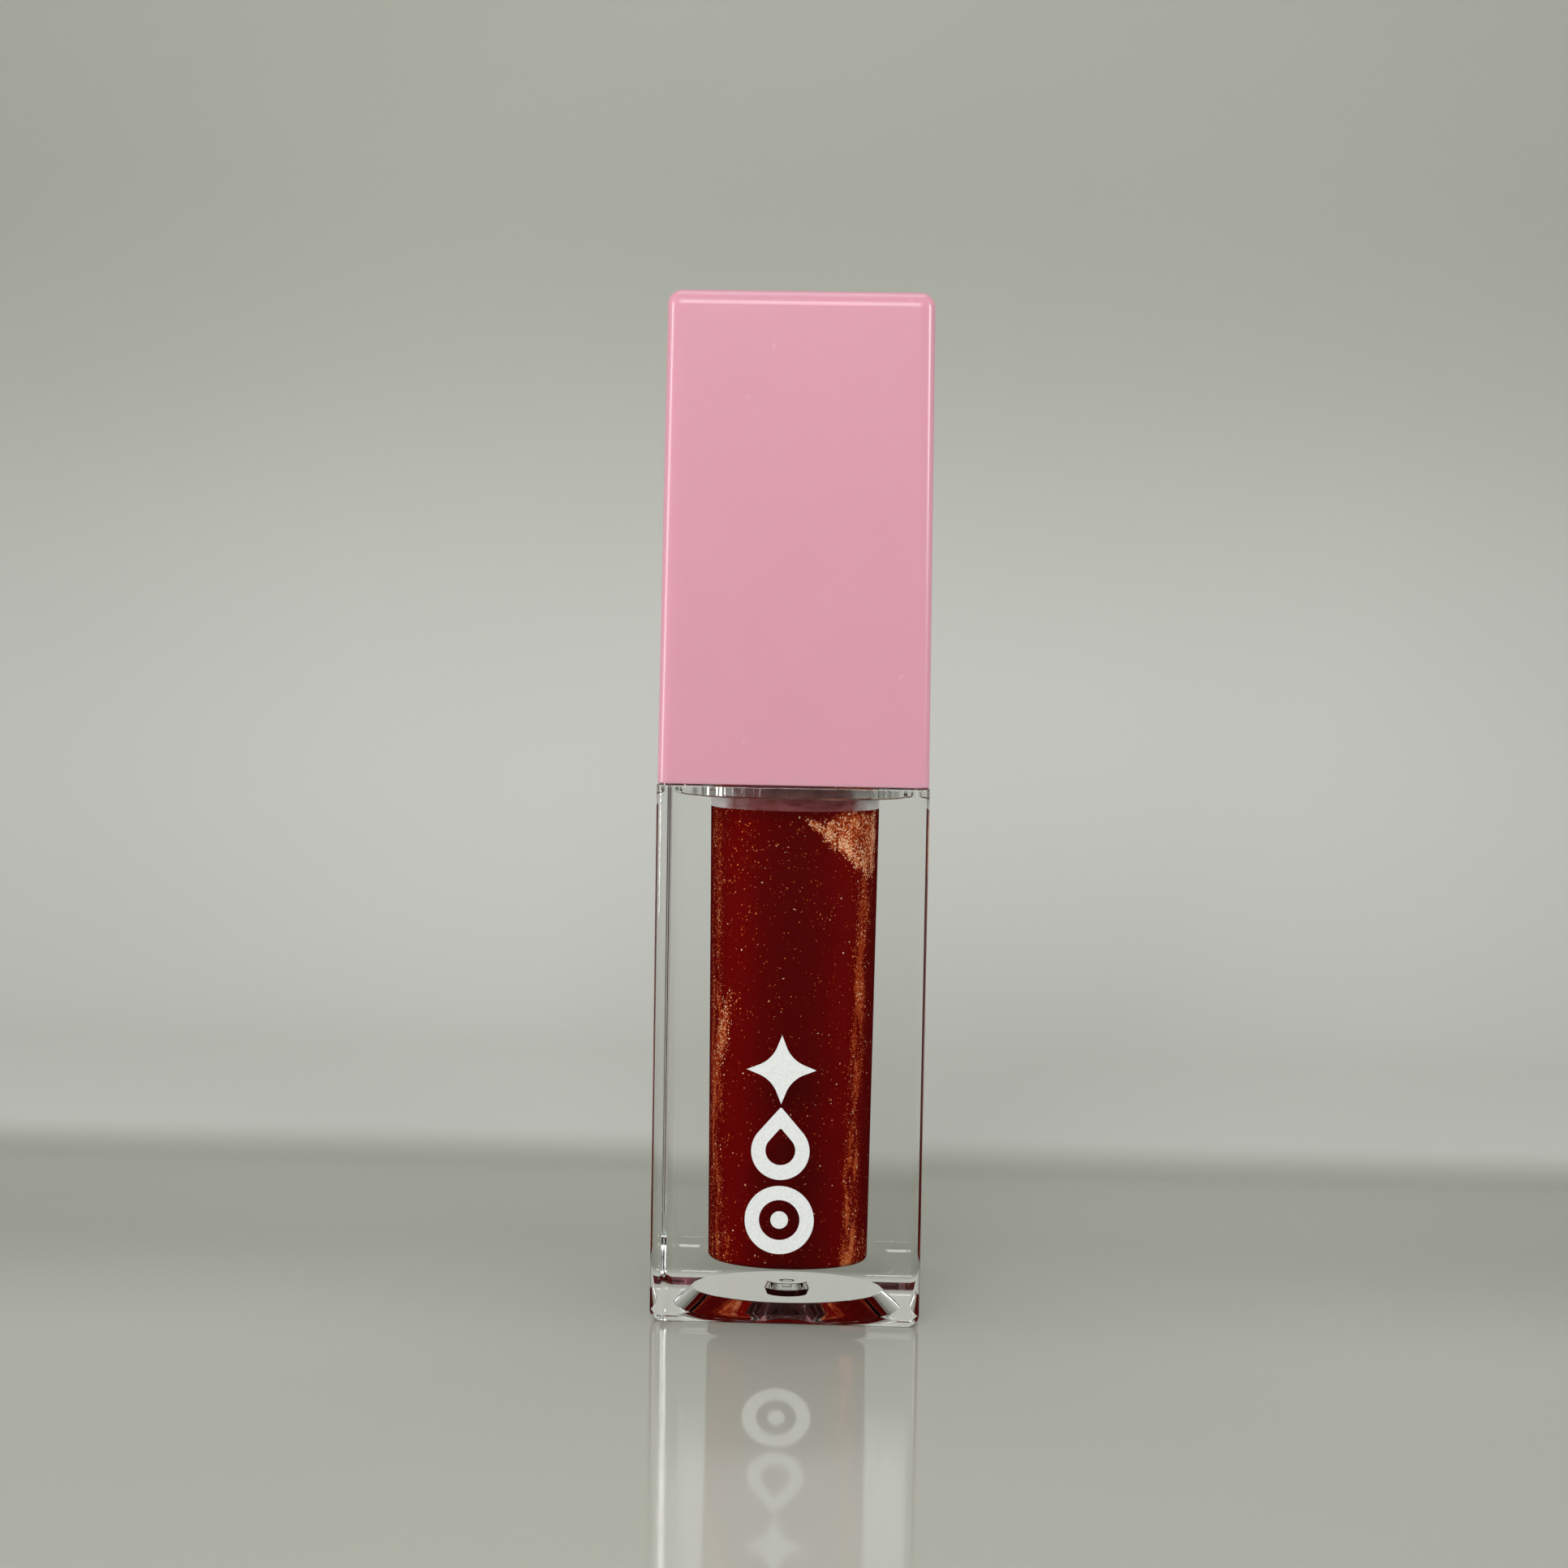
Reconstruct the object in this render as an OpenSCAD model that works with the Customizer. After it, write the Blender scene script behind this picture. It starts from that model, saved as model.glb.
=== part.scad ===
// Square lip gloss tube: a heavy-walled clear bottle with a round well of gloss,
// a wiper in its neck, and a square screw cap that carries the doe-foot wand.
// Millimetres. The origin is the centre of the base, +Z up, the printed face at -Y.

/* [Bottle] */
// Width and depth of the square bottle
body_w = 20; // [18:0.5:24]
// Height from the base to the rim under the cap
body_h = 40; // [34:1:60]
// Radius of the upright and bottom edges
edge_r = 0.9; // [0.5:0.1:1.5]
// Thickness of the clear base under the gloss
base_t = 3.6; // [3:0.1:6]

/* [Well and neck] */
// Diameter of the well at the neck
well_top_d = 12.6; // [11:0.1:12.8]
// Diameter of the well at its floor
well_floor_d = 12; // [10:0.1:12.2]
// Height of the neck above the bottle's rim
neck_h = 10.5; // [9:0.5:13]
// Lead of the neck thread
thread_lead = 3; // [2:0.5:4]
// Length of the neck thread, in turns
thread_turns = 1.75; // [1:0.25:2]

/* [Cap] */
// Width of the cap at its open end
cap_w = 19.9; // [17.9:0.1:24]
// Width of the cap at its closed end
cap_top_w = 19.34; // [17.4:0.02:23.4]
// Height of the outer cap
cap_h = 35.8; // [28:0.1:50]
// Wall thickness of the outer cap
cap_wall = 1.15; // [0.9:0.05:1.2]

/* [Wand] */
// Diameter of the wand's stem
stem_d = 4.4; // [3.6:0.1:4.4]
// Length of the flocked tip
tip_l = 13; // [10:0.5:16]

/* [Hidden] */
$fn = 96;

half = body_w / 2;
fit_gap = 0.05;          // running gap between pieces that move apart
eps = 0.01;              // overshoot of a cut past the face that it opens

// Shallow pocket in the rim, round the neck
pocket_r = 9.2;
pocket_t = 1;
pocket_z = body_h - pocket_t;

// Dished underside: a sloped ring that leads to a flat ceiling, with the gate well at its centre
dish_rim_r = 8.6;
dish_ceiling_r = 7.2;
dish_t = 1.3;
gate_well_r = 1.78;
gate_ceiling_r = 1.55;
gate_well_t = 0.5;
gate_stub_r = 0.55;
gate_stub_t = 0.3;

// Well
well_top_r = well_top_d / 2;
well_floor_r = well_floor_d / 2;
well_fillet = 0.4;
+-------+
> Goal of the exercise: Find the lines above that include the string "from" and copy them.

> Solution for this problem:
Reconstruct the object in this render as an OpenSCAD model that works with the Customizer. After it, write the Blender scene script behind this picture. It starts from that model, saved as model.glb.
// Height from the base to the rim under the cap